THR: How do you prepare to play a character -- and explore romance -- without knowing what the trajectory is?
Bialik: The innocence of not knowing where it's going allows for the innocence of this character; she really lives week to week. We'll see her character kind of swing between really engaging actively with Sheldon and then pulling back. There are weeks when all of us have smaller parts than others. Others are times when our characters also get to retreat emotionally. That's part of the ups and downs of this show.
THR: You and Jim both have spoken frequently about the bond you share as actors and friends -- which is pretty rare.
Bialik: It's a really lucky coincidence. As in any job, there are some people you enjoy working with, and there are some people you admire, and there are some people you think are funny, and there are some people you think are intelligent. Jim is all of those things for me. For all of the interest that we have in Jim Parsons as an actor and as a person, it's nice for fans also to be able to picture him being friends with me.
THR: You've got a doctorate degree in neuroscience from UCLA. How much does that help you prepare for Amy's technical dialogue?
Bialik: That vernacular comes easily. I memorize things as concepts; whereas, when Johnny Galecki and Jim have science words, they literally memorize them just like words of the English language that are made of letters. There's definitely a difference in how we go about it. But Jim is just as convincing as a physicist as I am as a neurobiologist.

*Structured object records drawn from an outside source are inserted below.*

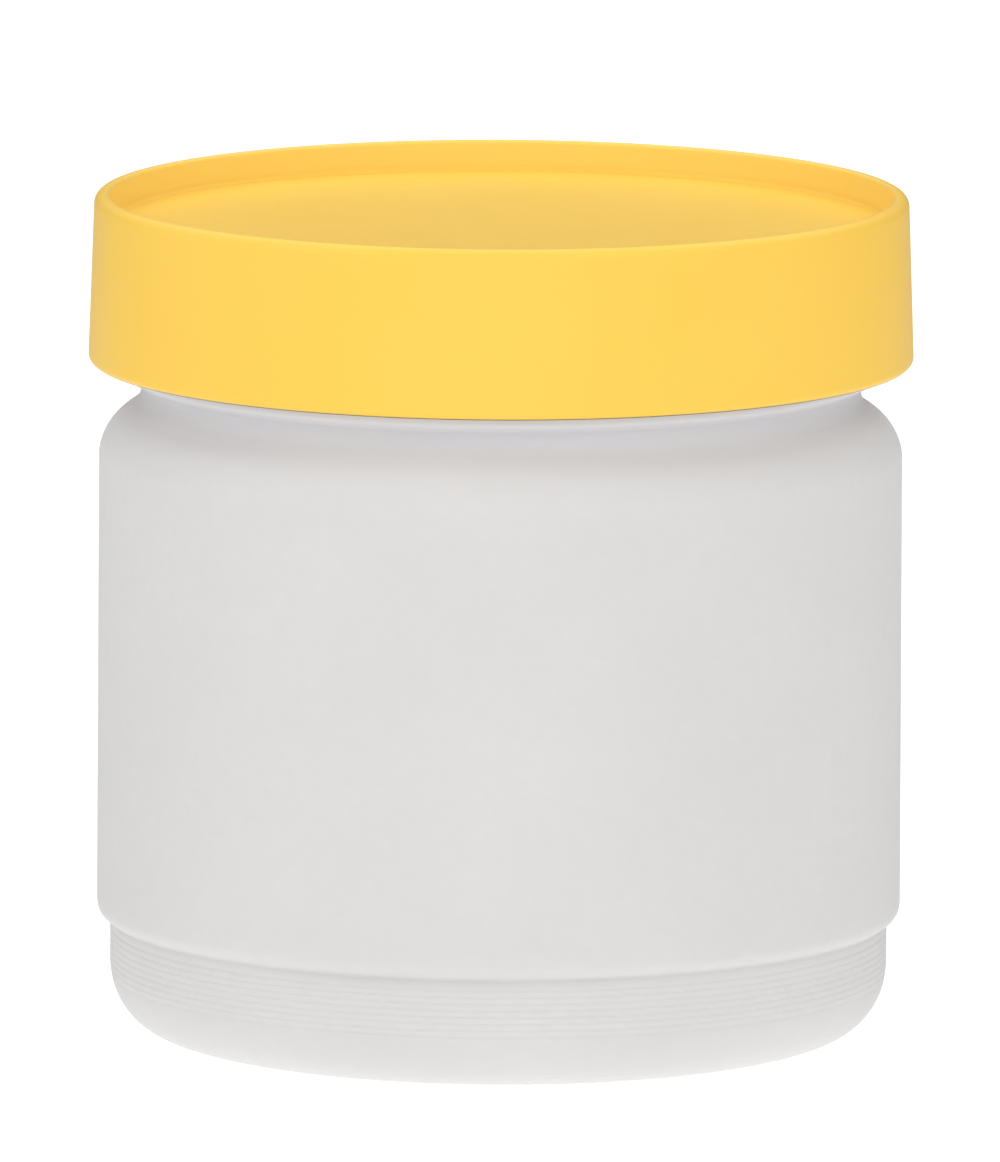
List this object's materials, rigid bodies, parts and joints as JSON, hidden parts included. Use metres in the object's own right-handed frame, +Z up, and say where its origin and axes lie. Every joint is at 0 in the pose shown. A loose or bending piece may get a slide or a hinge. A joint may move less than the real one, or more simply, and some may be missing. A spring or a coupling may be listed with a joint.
{
  "type": "paint jar",
  "caption": "Round wide-mouth plastic paint jar, frosted white, with a ribbed stepped foot, round shoulder and a yellow screw lid with a recessed stacking top and a sealing disc.",
  "frame": {"origin": "centre of the plane that the foot rests on", "axes": "+Z up along the jar's turning axis, from the foot to the lid; +X and +Y are any two directions square to it"},
  "size_m": [0.0926, 0.0926, 0.0946],
  "materials": {
    "frosted_white_plastic": "satin, slightly translucent moulded plastic",
    "liner_foam": "matt foamed sealing disc with a smooth film face",
    "yellow_plastic": "smooth semi-gloss moulded plastic"
  },
  "bodies": {
    "jar": {"jar_body": "frosted_white_plastic"},
    "liner": {"lid_liner": "liner_foam"},
    "lid": {"lid": "yellow_plastic"}
  },
  "joints": [
    {"name": "lid_rise", "type": "slide", "parent": "jar", "child": "liner", "axis": [0, 0, 1], "range_m": [0, 0.018]},
    {"name": "lid_turn", "type": "hinge", "parent": "liner", "child": "lid", "pos_m": [0, 0, 0.0763], "axis": [0, 0, 1], "range_deg": [0, 1260]}
  ],
  "couplings": [
    {"joint": "lid_rise", "follows": "lid_turn", "m_per_rad": 0.00080851}
  ]
}
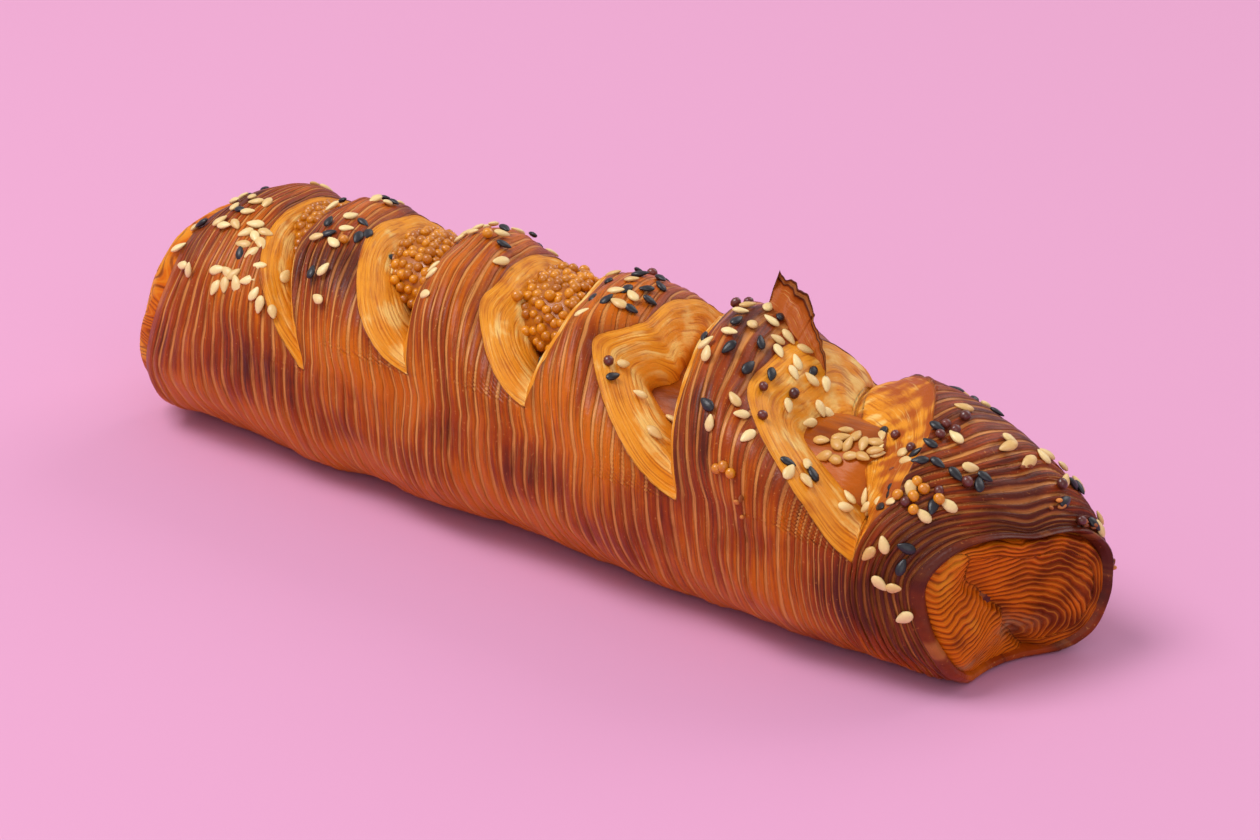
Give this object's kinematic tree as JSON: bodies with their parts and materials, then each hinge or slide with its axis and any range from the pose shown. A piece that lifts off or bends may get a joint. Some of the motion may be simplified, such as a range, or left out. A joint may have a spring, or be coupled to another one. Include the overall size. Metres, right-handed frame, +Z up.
{
  "type": "sausage roll",
  "caption": "Long sausage roll in striped laminated pastry, slashed across the top over a sausage and wholegrain mustard, with sesame seeds.",
  "frame": {"origin": "on the flat underside, under the middle of the loaf", "axes": "+X along the loaf towards its tapered end, -Y its front side, +Z up"},
  "size_m": [0.1936, 0.0502, 0.0527],
  "materials": {
    "baked_dough": "egg-washed laminated crust, glossy brown ridges with pale grooves, golden where it is cut",
    "sausage_skin": "smooth, moist, cooked",
    "mustard_grain": "wet amber grains",
    "white_sesame": "cream, slightly shiny hull",
    "black_sesame": "blue-black, slightly shiny hull",
    "brown_mustard_seed": "shiny red-brown"
  },
  "bodies": {
    "root": {"pastry": "baked_dough", "sausage": "sausage_skin", "mustard": "mustard_grain"}
  },
  "joints": []
}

THR: Dr. David Saltzberg assists the show as a science adviser, but do you throw in your two cents when reviewing the science material featured in the scripts?
Bialik: I'm generally intimidated by adults. (Laughs.) When things aren't right, I get a little twitch. Sometimes they'll say: "Is this right? Is something wrong? What's wrong? Can you fix that? Fix it and e-mail it." I'm just a general nerd-ball person. A lot of times on our set there's a lot of nerd discussion and weighing in -- not with the other castmembers because they're all busy being cool -- but between me and executive producer Bill Prady and Dr. Saltzberg. Sometimes we'll have nerd discussions about accuracy.

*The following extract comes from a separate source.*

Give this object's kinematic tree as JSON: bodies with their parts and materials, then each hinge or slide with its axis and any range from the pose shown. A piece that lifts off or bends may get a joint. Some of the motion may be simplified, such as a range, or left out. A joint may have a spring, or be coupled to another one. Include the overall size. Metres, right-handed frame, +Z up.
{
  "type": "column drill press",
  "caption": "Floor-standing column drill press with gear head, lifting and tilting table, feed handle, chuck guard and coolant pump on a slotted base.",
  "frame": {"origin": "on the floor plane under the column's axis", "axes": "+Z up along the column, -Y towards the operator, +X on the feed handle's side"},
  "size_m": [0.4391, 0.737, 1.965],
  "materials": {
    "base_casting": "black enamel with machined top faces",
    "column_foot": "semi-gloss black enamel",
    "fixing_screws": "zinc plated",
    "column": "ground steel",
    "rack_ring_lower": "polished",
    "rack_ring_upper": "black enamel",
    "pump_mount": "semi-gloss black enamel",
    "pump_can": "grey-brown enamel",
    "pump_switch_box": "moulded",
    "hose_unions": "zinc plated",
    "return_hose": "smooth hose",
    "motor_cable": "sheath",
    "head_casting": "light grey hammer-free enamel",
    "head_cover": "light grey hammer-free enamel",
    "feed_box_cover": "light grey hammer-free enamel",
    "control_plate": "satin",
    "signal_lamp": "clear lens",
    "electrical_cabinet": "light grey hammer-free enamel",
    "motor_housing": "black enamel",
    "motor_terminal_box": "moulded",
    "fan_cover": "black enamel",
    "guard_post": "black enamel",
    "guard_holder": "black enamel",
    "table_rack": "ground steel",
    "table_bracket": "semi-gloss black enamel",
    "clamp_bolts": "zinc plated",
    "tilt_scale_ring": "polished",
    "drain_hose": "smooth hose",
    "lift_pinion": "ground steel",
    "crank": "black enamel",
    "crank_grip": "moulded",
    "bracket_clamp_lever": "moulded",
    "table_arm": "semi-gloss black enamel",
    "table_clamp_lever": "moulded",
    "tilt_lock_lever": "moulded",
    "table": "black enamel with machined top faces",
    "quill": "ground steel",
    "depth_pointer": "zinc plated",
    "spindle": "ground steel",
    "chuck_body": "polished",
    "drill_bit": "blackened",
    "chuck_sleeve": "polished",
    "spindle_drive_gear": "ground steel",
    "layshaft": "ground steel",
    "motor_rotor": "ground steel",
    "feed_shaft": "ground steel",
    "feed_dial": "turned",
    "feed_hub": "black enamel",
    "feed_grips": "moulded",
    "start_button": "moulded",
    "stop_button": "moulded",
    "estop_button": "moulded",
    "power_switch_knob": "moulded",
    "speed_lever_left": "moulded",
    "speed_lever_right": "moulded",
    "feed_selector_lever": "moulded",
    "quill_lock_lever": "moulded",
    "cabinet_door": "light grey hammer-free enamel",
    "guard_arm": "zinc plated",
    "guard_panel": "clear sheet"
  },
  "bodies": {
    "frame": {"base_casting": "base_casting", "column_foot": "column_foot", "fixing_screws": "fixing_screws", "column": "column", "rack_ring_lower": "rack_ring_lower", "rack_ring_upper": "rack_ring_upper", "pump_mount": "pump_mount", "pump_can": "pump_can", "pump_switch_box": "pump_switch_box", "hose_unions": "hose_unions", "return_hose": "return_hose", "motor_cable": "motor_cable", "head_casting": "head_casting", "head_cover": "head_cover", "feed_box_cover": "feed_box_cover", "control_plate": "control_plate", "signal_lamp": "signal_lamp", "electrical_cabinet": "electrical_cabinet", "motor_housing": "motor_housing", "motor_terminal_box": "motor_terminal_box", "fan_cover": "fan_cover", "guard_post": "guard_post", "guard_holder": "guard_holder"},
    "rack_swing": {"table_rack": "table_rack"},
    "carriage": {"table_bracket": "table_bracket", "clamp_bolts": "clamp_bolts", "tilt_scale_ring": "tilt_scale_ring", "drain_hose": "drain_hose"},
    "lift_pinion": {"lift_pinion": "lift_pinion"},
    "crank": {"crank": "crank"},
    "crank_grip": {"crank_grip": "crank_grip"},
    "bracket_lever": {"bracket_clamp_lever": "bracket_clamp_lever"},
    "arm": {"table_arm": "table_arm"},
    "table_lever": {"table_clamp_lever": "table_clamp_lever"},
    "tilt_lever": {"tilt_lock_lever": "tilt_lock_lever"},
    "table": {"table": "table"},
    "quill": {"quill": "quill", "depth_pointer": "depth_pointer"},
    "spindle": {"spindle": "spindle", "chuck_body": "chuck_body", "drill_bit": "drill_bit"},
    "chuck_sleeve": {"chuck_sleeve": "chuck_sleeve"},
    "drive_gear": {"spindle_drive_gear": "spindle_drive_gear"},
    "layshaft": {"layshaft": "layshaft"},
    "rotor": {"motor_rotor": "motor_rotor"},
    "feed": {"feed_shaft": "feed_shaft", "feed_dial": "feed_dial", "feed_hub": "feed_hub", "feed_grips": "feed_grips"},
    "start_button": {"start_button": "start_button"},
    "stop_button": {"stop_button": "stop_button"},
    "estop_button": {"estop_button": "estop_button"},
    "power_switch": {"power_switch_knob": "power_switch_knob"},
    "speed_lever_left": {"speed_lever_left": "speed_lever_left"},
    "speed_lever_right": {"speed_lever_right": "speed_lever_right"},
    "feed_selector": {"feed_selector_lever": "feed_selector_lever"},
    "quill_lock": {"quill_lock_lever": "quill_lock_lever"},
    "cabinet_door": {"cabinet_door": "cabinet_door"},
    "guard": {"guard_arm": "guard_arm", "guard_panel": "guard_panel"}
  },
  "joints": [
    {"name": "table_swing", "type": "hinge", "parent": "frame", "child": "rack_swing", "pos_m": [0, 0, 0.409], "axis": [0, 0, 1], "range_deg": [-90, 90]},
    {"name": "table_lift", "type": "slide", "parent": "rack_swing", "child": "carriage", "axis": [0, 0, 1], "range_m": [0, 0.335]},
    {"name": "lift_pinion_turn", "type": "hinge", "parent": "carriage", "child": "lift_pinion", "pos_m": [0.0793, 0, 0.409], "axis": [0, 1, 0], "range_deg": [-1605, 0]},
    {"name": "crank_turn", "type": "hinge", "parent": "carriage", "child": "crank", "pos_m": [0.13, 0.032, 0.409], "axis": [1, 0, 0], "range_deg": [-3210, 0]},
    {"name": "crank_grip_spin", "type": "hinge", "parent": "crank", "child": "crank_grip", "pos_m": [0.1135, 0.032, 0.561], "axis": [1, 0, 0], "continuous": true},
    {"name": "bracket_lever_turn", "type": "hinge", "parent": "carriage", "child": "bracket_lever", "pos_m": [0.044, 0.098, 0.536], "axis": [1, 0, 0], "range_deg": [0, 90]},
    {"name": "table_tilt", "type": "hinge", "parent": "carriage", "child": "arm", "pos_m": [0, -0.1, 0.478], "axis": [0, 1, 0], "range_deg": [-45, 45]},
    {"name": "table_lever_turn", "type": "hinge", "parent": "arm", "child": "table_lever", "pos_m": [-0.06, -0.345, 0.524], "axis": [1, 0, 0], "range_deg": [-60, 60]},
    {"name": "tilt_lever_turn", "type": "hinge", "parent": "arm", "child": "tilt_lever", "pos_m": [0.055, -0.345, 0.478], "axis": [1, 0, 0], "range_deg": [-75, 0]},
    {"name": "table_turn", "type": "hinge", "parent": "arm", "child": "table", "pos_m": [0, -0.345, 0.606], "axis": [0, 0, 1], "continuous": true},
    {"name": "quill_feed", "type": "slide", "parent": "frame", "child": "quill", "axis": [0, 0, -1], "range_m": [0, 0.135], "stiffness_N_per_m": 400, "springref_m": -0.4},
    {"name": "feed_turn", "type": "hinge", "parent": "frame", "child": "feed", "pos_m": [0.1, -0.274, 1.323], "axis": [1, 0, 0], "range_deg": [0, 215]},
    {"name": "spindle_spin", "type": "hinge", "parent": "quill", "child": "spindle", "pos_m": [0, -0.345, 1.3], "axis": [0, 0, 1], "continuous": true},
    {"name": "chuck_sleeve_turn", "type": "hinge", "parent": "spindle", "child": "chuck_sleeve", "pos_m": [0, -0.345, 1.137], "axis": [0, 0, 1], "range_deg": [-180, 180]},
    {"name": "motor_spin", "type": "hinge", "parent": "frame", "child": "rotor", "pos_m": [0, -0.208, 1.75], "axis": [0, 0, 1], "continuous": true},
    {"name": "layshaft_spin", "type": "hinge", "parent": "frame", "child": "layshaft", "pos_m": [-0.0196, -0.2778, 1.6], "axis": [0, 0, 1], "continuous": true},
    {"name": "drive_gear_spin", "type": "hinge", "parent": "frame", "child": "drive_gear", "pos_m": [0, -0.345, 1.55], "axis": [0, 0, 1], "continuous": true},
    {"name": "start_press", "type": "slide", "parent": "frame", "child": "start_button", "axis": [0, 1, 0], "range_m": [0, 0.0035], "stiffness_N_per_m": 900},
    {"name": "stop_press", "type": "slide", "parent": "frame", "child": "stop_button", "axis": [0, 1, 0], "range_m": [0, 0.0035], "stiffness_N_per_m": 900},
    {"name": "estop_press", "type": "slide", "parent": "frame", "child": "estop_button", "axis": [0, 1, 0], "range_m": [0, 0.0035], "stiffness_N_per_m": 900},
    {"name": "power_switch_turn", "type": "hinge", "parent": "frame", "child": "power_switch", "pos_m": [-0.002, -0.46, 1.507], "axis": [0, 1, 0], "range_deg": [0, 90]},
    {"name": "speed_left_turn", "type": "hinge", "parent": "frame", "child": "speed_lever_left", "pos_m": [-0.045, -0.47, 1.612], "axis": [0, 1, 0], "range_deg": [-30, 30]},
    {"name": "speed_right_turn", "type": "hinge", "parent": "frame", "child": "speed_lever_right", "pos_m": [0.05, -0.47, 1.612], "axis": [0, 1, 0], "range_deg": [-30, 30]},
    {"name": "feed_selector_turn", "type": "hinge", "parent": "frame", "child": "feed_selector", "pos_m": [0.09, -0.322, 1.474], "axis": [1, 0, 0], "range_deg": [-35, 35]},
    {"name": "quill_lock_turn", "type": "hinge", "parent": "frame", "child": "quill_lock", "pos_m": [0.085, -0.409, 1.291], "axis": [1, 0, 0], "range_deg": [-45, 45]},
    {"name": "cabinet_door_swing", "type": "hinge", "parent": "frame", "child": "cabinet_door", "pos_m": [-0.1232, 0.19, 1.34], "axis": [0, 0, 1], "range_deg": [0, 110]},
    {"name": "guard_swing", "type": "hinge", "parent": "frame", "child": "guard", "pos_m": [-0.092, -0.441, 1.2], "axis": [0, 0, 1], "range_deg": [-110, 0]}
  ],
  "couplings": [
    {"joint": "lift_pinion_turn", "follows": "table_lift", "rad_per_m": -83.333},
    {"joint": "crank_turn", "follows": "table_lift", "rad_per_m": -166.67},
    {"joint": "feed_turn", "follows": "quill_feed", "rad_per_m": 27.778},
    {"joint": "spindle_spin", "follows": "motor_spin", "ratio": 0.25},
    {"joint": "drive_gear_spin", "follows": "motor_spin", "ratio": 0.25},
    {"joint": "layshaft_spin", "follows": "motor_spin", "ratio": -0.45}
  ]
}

THR: Is there an example that stands out?
Bialik: There was an episode where Raj [Kunal Nayyar] starts taking anti-anxiety pills. It was supposed to be a sample from a lab, and they had it in a prescription bottle. We had this debate of whether it would read as medication if it's in a tiny bag or if it would look like cocaine. That was a case where, for the purposes of the script, we had to have it in a prescription bottle so that it would read visually. The Amy lab stuff is hardest -- not because Dr. Saltzberg doesn't know neuroscience but for the purposes of things visually working and being funny; there's often a lot of discussion about what activities could we be doing in the lab and what's accurate. Can you count spores in the same lab that you dissect the midbrain?
THR: Amy gets a lot of laughs from physical comedy, including her lack of fashion and all-around awkwardness. Where does that come from?
Bialik: I was raised on the purest comedy there is: I Love Lucy. I was raised watching Three's Company and sitcoms of the '70s and '80s. I am a physical person anyway, and once you're playing an awkward character, you can't just have them be quiet and mousey; there has to be something physical about a quiet character like that. For a lot of our actors, there has to be a tremendous physicality to the awkwardness of this kind of character.
THR: Do you see your nomination as vindication for critics who may have decried the show's increased focus on female characters?
Bialik: We're showing such a broad variety of the female experience that I really think that diffuses any criticism.
The Big Bang Theory returns at 8 p.m. Thursday, Sept. 27, on CBS.